━━ Record excerpts
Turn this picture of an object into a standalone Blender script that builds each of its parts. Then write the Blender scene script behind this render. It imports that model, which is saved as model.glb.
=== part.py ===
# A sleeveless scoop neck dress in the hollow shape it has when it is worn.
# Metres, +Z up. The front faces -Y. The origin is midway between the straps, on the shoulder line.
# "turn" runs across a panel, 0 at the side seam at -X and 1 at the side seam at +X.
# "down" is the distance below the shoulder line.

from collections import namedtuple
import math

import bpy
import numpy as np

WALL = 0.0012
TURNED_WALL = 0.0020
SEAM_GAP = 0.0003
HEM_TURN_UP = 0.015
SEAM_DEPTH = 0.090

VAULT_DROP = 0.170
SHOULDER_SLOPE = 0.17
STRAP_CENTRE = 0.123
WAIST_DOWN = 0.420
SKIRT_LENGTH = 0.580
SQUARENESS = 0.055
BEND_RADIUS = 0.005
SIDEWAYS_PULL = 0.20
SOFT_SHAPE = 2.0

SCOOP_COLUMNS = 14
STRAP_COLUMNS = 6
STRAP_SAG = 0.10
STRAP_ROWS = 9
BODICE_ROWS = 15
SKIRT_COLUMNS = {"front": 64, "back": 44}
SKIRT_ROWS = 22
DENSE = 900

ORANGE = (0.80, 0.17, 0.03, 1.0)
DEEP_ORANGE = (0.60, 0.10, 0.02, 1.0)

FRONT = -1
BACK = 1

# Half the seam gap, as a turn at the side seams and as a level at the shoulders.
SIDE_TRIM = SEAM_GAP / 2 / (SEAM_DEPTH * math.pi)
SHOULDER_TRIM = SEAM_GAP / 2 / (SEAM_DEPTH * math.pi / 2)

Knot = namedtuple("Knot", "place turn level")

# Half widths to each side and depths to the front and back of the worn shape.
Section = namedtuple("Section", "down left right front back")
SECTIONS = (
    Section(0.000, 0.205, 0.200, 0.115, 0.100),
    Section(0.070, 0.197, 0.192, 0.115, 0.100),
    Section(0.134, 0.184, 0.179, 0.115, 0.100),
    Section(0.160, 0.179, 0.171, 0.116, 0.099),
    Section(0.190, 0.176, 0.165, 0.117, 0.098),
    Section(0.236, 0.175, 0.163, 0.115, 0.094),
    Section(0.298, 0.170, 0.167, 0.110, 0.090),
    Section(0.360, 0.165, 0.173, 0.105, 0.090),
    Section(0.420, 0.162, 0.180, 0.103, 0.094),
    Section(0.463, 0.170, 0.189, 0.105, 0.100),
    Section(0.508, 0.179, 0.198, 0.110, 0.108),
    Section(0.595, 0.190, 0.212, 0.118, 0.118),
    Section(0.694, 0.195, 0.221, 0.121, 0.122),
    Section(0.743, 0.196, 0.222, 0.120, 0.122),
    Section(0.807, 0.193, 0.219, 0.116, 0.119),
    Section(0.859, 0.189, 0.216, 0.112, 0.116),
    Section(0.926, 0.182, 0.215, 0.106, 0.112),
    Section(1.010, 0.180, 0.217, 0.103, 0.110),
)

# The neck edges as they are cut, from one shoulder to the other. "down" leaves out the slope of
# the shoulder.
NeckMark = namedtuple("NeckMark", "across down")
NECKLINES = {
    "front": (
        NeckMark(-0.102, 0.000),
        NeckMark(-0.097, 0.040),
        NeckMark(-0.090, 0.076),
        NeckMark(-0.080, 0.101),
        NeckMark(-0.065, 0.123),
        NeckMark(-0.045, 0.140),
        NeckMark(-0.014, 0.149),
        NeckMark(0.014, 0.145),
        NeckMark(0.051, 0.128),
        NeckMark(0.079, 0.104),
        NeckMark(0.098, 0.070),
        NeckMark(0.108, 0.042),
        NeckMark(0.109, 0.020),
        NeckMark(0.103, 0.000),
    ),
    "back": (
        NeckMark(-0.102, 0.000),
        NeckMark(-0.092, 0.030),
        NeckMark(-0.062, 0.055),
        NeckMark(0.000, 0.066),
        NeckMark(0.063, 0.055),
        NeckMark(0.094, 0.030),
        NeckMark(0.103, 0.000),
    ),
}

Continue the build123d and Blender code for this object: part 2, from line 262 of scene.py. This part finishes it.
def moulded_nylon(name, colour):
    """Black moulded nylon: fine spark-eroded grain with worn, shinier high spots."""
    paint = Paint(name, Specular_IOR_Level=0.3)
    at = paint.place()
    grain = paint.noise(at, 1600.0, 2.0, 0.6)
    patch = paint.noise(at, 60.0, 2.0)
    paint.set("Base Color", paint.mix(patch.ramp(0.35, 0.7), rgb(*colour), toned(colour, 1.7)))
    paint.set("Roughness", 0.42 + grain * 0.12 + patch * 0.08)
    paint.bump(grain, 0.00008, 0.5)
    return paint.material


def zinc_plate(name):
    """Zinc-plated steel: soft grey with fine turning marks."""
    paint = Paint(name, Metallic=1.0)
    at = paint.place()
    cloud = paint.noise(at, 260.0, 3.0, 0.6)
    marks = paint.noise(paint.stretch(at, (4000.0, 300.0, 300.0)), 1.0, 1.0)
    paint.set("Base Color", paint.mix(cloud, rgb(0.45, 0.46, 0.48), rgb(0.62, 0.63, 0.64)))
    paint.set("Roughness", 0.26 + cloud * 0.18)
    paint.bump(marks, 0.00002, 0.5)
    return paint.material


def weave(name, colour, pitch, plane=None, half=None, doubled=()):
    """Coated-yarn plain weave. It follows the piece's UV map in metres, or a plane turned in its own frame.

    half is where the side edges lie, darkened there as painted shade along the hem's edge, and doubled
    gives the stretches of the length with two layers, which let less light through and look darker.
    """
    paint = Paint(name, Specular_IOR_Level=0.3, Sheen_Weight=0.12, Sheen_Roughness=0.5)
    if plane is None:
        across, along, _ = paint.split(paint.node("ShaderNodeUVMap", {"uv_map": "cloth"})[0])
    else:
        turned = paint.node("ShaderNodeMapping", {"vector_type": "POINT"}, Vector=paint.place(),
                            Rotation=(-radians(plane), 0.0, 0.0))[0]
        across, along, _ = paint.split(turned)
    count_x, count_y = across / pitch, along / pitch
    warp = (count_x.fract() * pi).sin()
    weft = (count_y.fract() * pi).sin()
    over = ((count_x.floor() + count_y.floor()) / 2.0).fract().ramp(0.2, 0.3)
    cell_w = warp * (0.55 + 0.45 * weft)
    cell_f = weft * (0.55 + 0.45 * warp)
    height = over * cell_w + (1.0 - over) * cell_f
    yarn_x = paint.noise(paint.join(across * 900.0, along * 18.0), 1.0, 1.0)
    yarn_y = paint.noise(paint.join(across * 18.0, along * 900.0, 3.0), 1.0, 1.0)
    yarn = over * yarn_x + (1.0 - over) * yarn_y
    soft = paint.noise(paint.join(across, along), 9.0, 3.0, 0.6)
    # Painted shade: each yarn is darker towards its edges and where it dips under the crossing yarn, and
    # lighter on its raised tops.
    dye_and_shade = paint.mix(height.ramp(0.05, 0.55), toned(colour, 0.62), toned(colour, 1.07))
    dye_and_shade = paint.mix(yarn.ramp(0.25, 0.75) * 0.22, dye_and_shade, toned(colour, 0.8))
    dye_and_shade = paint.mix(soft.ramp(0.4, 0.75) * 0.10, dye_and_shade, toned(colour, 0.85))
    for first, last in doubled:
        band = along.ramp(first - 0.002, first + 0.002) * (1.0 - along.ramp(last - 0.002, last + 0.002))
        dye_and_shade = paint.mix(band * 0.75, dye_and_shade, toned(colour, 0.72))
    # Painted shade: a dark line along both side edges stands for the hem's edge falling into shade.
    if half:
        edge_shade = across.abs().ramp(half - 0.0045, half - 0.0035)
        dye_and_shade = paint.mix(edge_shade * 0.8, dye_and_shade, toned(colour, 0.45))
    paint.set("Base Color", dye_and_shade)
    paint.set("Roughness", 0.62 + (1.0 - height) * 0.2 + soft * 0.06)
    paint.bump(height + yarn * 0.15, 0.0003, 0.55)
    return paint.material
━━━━
What to produce:
Take the lines from the first line of the records through the line holding "import math", both included, and please reproduce them exactly with nothing added.

Solution to this task:
Turn this picture of an object into a standalone Blender script that builds each of its parts. Then write the Blender scene script behind this render. It imports that model, which is saved as model.glb.
=== part.py ===
# A sleeveless scoop neck dress in the hollow shape it has when it is worn.
# Metres, +Z up. The front faces -Y. The origin is midway between the straps, on the shoulder line.
# "turn" runs across a panel, 0 at the side seam at -X and 1 at the side seam at +X.
# "down" is the distance below the shoulder line.

from collections import namedtuple
import math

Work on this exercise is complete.